I will go through the tutorial document and make any suggestions or edits that I think will help to clarify things for users. Other than that, I really appreciate you putting this together, as it is already a tractable and robust system for generating interaction data.

sronilsson commented 1 year ago

Fantastic thank you!!!

All of these are quick fixes, except the sleap import, which is a little more involved. A very brief background:

When I first worked with sleap I only found one inference/output file per video - a .slp extension file (which is a h5 object). I thought it was a little odd, as this wasn't a user-friendly file. It contained multiple dataframes and dictionaries with the track identities and body-part coordinates in different tables, missing tracks where not easily observed, had to jump through hoops to get it into an interpretable format.

I have long suspected that there must be an alternative output. Then you sent me the multi-index CSV, which is more in line what I would expect... Can you send me an example of the main SLEAP export format of .h5 together with an associated video, and I will write a function to import it? This week is packed. But I will get this done asap.

Toshea111 commented 1 year ago

That makes sense, I generated the ‘.csv’ file from an ‘.h5’ output using the code provided in this Google Collab: SLEAP-IO - Convert to CSV.ipynb - Colaboratory (google.com).

For reference, an outline of the SLEAP ‘.h5’ output format can be found here: Export Data For Analysis — SLEAP (v1.2.9).

Attached is an ‘.h5’ output file and the associated video, I have used the same one that I sent previously, for familiarity. Let me know if you experience any issues, or have further questions.

Termite Test.zip

sronilsson commented 1 year ago

@Toshea111 fyi if you upgrade through pip, I inserted an option to get detailed data in each interaction bout DETAILED INTERACTION TABLE, example here, fixed the int/str mix up, replaced the None with ROI_ONLY, and you can specify the color/size of each animals ROI in visualization. The CSV/H5 import will come!

Toshea111 commented 1 year ago

Excellent, I'll have a go with the new features later this week, and let you know if any issues arise.

Toshea111 commented 1 year ago

Another potential issue that I have encountered is when using tracking data in which the number of tracks varies over time, due to individuals leaving and re-entering the frame. As the config file requires the total number of individuals to be defined, it then returns an error when the number of tracks in frame deviates from this value.

It would be useful to have an option that allowed for such variation in visible tracks, as there are applications where knowing the frequency of interactions or behaviour is useful, even when individual identity cannot be assigned. There may already be a way to accommodate this, but I have not yet found a solution.

sronilsson commented 1 year ago

Thanks @Toshea111 is it throwing the errorsat import, or during anchored ROI methods?

One question, I tried to use the colab nb and your h5, but was hitting a lot of errors and eventually had to put it aside. Could you help me by sending the entire CSV for the video you sent, and I will work with that CSV to write the SLEAP CSV import methods?
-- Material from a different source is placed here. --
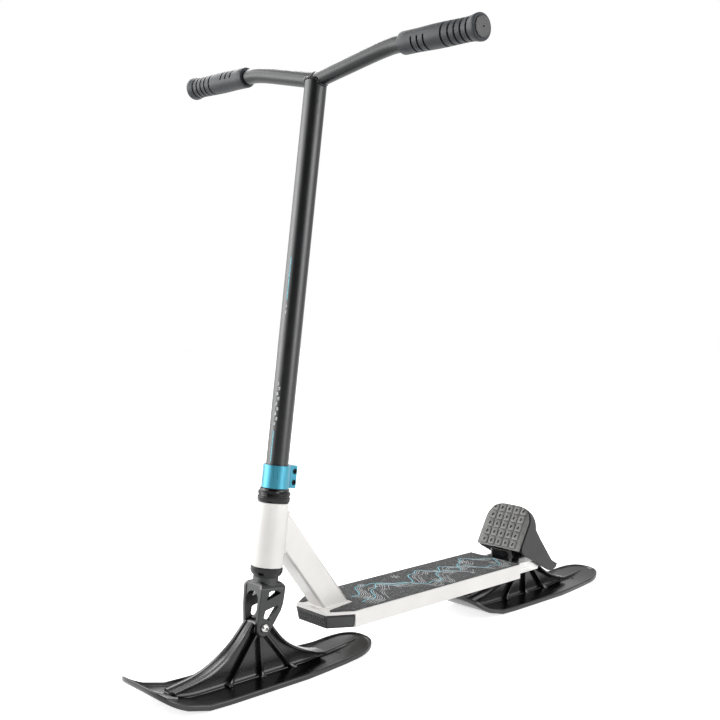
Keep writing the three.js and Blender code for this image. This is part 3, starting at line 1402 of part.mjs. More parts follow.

Toshea111 commented 1 year ago

I tried using another video with variable track numbers and it worked, thus I think the previous issue was my own error rather than anything else. The only suggestion I would have is to remove the tracks for any individuals that are not in frame, because currently they appear as '0,0' coordinates.

Looking back through the Colab notebook, I can see the problem. I have now made an updated branch with edits that should make it straightforward to use:

https://colab.research.google.com/github/Toshea111/simba/blob/master/Converting_SLEAP_Analysis_HDF5_to_CSV_Updated.ipynb

In case you continue to experience issues, I have also attached a folder with the original ‘.h5’ output file, converted '.csv' file, and the associated video. Let me know if you need any additional information during the process.

Termite Test.zip

sronilsson commented 1 year ago

@Toshea111 there is an option to import csv files from sleap now in the dropdowns. The caveat is that I haven't had time to challenge it much, it worked on the single file you sent but that's all I know for now lol, got to test it a bit more maybe next week.

Untitled 4
Toshea111 commented 1 year ago

Much appreciated, I'll try inputting some new data to see if I can break it.

Toshea111 commented 1 year ago

I have had a go with the SLEAP '.csv' format option, and I am running into the same error each time, specifically when I try to import the .csv file.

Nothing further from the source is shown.